Yacía sobre la arena con todo su peso muerto, como si se esforzara en desaparecer, como si a partir de aquel momento hubiese decidido formar parte de la tierra, como aquellos peñascos bajos y angulosos, como aquellas plantas enjutas y rígidas que había a nuestra espalda, incrustadas en el esquisto, y a las que la brisa ni siquiera conseguía hacer temblar. Pero los peñascos eran oscuros: ella era blanca, de un blanco opaco, como el blanco de la leche derramada. Ese blanco era el suyo. Un blanco sin luminosidad, un blanco helado, completamente replegado en sí mismo, que le daba la espalda a toda gloria con una resignación apenas patética. (Págs 24-25)

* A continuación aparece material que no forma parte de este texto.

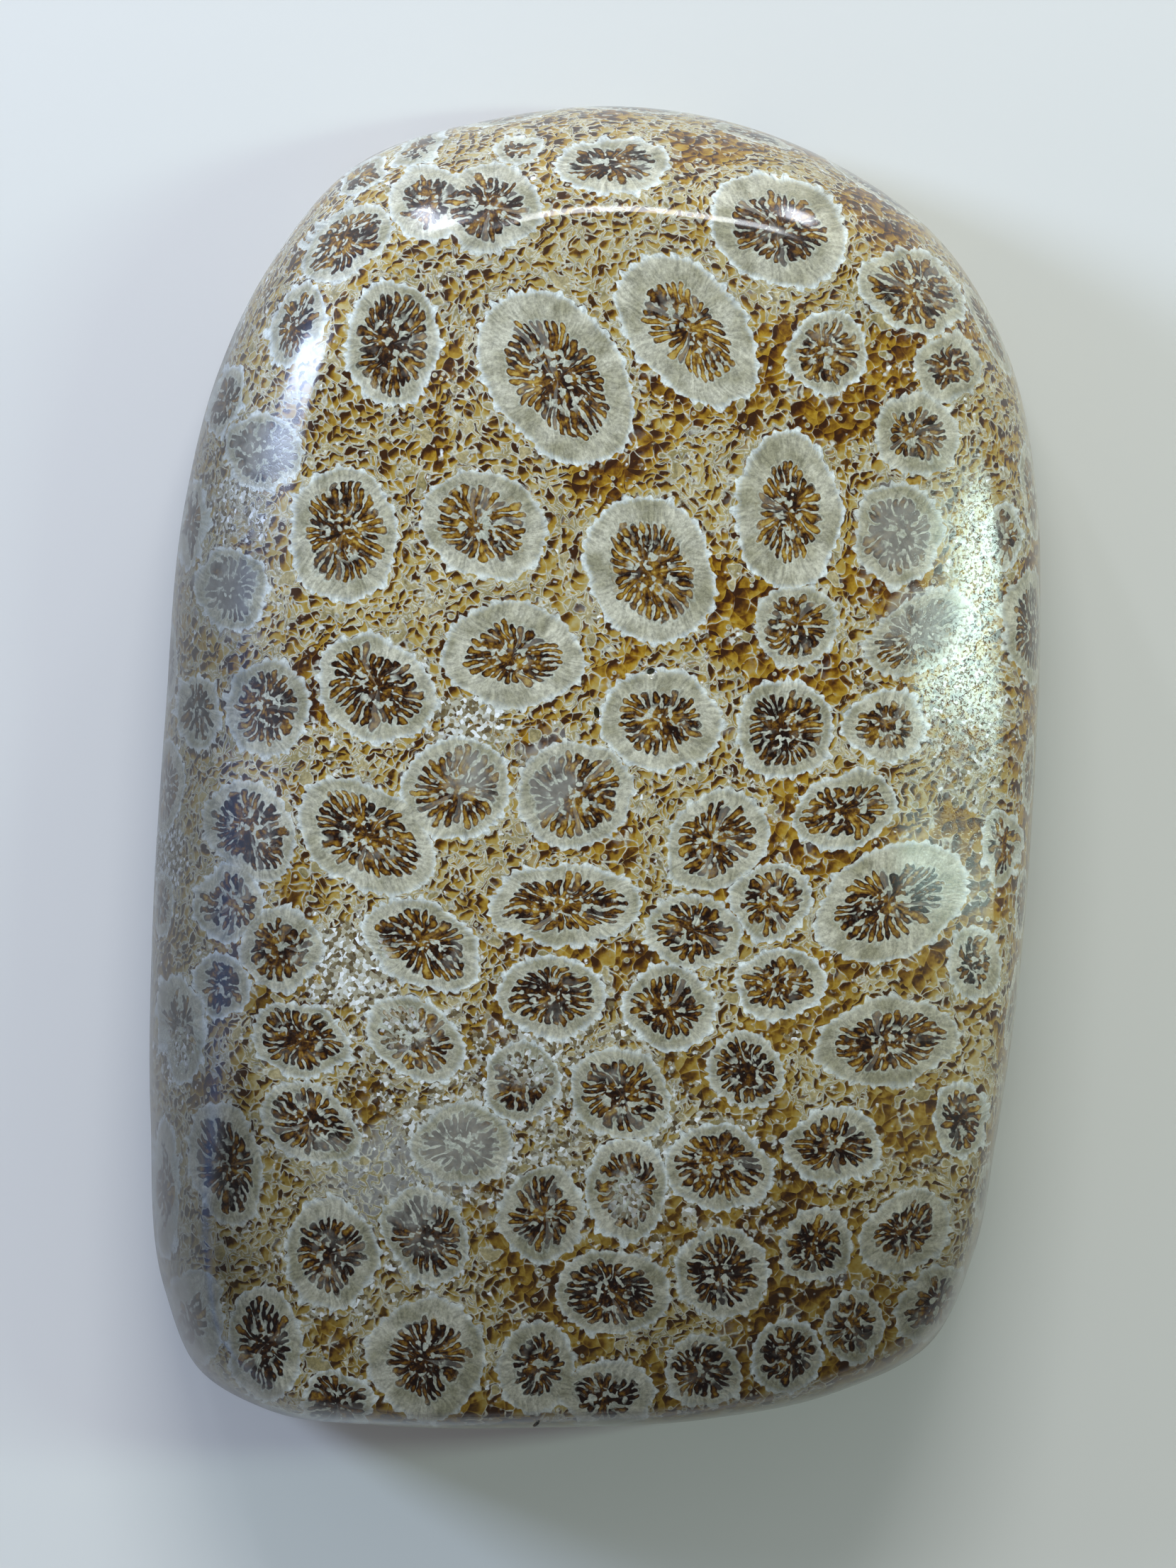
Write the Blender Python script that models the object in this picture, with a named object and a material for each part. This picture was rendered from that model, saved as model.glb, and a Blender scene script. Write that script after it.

A mí, Ballena me ha convencido; Paul Gadenne es un escritor que a partir de esta lectura me interesa y confío, como confiaría un creyente liberal en las bondades del mercado colmador de necesidades y caprichos, en que la editorial Periférica o cualquier otra se pongan manos a la obra y traduzcan su obra. Aquí hay un lector.
(*) No deja de ser curioso como dos lectores de la misma obra, incluso en una tan breve como esta, la interpretan de manera tan diferente. A Joan Flores se le ocurren significados que no se me habían pasado por la cabeza. En todo caso, mis disquisiciones no se solapan con las suyas.